» GOAL OF THE EXERCISE
Reproduce every line in the listing that contains the word "this".

········

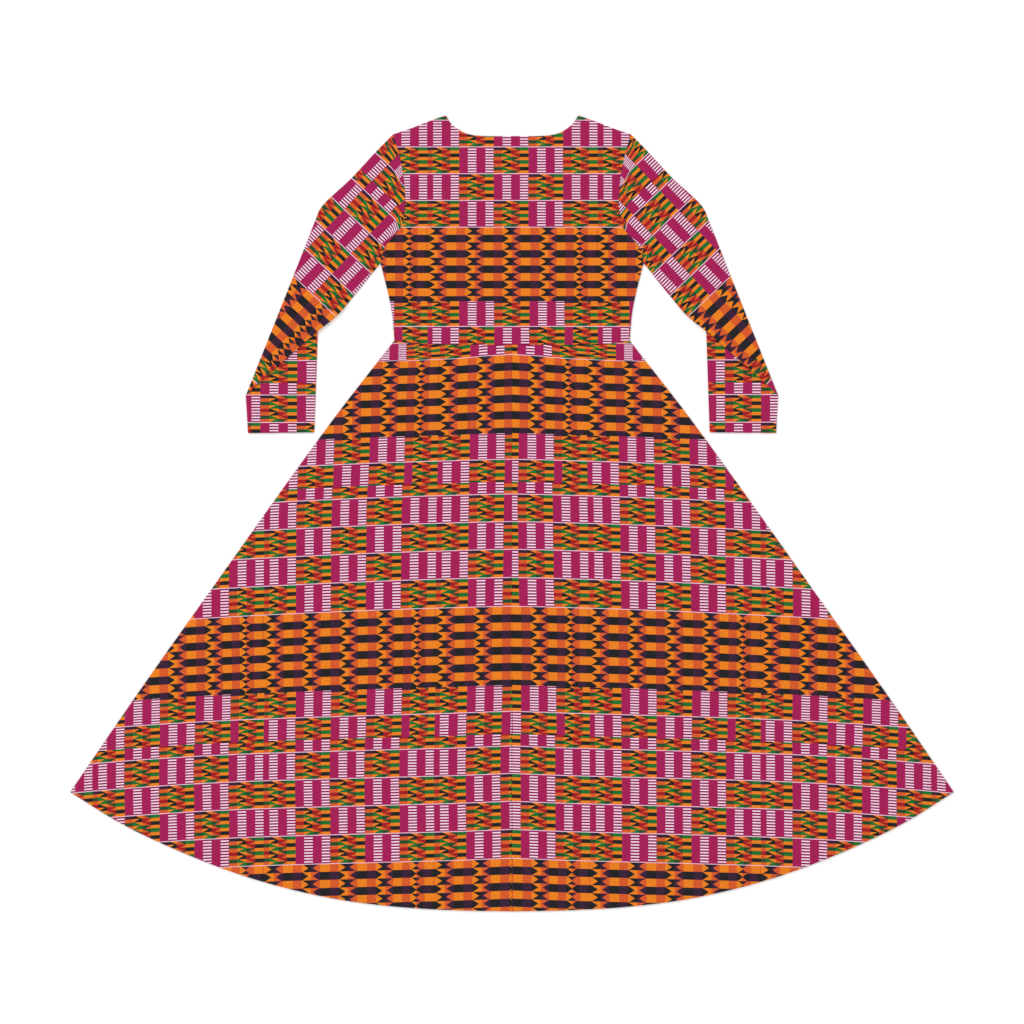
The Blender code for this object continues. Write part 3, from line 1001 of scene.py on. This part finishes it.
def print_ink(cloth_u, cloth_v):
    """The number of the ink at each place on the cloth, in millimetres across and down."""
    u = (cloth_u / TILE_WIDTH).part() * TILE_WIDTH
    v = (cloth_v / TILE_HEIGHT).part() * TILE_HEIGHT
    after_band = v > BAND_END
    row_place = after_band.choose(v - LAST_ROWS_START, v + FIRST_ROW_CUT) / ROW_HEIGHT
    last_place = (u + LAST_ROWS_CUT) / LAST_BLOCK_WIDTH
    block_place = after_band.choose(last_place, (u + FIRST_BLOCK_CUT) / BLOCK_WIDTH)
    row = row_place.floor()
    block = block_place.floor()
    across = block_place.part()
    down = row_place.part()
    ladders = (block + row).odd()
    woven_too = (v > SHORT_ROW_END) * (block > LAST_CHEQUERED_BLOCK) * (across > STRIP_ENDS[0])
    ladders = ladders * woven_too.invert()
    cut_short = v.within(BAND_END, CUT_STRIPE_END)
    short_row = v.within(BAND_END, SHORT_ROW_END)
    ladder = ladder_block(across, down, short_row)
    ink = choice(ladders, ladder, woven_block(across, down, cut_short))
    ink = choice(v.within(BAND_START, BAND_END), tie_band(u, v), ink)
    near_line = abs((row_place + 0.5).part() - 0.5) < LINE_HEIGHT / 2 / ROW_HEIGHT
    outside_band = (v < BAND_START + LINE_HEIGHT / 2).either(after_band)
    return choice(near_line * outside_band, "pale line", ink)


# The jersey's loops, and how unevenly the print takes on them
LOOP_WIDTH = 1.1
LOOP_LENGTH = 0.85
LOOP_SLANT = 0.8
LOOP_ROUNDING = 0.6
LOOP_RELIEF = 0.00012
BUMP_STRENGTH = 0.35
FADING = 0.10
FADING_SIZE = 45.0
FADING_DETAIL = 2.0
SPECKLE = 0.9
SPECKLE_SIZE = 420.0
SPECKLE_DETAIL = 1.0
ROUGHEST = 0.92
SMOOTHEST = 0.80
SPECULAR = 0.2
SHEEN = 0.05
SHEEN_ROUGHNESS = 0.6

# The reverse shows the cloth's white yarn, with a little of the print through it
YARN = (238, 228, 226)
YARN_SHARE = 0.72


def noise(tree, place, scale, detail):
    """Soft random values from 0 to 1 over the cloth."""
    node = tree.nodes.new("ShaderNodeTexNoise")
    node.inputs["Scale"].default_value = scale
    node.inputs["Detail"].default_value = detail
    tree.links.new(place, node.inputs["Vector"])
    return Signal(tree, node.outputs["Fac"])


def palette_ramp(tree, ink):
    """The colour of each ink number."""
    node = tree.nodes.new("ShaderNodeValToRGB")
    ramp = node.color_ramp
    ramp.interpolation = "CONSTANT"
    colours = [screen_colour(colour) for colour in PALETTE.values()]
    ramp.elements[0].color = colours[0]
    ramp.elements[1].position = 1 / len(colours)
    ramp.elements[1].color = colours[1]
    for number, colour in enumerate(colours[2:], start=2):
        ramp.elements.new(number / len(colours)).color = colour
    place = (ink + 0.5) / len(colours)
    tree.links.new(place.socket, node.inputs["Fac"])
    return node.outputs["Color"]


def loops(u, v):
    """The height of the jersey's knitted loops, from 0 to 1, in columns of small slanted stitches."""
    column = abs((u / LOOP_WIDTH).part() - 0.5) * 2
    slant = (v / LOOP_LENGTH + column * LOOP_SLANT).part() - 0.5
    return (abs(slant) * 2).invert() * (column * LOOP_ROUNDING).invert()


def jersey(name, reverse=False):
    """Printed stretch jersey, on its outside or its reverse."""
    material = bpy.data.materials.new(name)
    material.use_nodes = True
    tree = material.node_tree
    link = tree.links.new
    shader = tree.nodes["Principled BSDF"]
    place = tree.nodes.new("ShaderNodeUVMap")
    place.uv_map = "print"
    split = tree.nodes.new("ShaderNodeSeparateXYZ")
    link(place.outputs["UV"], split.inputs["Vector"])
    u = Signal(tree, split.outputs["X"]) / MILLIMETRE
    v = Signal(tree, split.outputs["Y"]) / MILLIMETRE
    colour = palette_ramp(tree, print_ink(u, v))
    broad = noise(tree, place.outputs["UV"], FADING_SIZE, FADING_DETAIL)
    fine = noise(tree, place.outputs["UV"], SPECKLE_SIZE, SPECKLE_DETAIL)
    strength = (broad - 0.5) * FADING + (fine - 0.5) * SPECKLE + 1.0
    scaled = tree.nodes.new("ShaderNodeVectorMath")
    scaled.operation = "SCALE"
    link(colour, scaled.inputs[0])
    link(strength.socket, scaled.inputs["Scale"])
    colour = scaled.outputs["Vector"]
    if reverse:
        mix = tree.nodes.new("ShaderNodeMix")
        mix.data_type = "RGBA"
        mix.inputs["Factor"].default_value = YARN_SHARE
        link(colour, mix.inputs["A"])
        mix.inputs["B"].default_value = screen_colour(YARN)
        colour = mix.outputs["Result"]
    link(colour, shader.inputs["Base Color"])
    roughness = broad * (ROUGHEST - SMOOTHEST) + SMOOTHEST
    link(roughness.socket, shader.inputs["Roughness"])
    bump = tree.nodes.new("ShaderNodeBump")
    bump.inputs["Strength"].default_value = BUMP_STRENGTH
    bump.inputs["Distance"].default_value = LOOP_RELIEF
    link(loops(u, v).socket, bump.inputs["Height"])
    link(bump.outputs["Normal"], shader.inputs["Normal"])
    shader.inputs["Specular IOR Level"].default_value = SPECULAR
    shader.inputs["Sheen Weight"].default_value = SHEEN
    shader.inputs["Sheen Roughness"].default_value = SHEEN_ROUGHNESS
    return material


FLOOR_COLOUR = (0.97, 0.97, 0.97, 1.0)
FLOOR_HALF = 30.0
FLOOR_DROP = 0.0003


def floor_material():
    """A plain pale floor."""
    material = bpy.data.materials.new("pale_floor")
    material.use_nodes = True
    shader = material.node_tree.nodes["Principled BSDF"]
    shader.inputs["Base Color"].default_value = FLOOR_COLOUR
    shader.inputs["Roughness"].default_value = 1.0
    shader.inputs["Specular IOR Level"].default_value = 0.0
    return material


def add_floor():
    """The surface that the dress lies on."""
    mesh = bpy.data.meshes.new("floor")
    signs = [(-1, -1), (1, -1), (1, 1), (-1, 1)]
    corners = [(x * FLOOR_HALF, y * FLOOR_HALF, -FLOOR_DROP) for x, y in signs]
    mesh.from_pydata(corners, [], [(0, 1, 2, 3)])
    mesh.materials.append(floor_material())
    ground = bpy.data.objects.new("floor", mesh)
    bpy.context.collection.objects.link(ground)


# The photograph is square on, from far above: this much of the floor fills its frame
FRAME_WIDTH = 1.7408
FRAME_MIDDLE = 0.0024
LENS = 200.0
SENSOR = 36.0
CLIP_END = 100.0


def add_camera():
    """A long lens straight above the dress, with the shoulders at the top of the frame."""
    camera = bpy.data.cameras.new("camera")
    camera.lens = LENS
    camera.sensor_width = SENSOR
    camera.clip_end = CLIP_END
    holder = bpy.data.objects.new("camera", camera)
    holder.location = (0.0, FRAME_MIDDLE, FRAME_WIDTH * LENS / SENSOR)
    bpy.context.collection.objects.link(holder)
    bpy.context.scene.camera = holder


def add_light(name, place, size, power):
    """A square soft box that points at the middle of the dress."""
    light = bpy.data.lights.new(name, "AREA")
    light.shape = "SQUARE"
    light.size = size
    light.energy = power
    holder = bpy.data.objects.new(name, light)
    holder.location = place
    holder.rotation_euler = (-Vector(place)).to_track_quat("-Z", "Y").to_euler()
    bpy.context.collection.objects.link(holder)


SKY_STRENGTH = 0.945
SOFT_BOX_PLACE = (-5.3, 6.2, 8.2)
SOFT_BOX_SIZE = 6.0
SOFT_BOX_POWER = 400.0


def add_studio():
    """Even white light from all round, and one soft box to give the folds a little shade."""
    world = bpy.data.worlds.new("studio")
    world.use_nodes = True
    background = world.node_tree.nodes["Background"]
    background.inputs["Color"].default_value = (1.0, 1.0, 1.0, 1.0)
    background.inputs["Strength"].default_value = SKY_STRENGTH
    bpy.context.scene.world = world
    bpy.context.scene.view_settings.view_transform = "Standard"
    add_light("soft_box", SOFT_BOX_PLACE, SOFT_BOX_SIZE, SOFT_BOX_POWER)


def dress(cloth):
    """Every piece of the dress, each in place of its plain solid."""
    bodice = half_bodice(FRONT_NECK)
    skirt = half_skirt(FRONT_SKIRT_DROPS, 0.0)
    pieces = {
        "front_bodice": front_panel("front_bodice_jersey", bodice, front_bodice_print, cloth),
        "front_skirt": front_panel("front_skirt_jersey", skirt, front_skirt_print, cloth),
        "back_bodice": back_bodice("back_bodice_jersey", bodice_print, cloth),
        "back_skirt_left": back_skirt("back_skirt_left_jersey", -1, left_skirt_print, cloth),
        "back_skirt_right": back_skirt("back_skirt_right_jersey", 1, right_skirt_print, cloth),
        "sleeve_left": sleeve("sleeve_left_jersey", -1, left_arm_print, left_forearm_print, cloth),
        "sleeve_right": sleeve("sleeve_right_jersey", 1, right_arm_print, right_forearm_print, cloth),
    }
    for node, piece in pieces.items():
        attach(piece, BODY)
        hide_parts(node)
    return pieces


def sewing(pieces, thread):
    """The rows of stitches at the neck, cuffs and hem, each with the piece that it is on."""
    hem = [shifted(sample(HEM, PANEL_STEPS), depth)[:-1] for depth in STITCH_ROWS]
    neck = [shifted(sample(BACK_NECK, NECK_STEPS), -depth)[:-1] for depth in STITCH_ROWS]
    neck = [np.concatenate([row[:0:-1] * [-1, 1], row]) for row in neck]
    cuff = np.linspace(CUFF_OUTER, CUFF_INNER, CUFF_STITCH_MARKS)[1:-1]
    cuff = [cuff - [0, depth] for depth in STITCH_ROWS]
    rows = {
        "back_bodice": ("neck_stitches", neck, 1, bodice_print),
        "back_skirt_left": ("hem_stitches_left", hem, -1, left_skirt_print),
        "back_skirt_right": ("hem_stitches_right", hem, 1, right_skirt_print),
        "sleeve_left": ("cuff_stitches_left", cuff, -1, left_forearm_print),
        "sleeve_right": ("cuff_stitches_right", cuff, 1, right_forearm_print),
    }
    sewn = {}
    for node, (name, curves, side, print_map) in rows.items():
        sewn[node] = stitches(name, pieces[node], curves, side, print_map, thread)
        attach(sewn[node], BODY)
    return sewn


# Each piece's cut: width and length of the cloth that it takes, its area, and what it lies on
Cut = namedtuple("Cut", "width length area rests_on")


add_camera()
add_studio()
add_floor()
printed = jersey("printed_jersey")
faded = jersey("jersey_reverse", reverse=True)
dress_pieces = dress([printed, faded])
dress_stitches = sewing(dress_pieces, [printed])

········

» COMPLETE OUTPUT
The Blender code for this object continues. Write part 3, from line 1001 of scene.py on. This part finishes it.
# The photograph is square on, from far above: this much of the floor fills its frame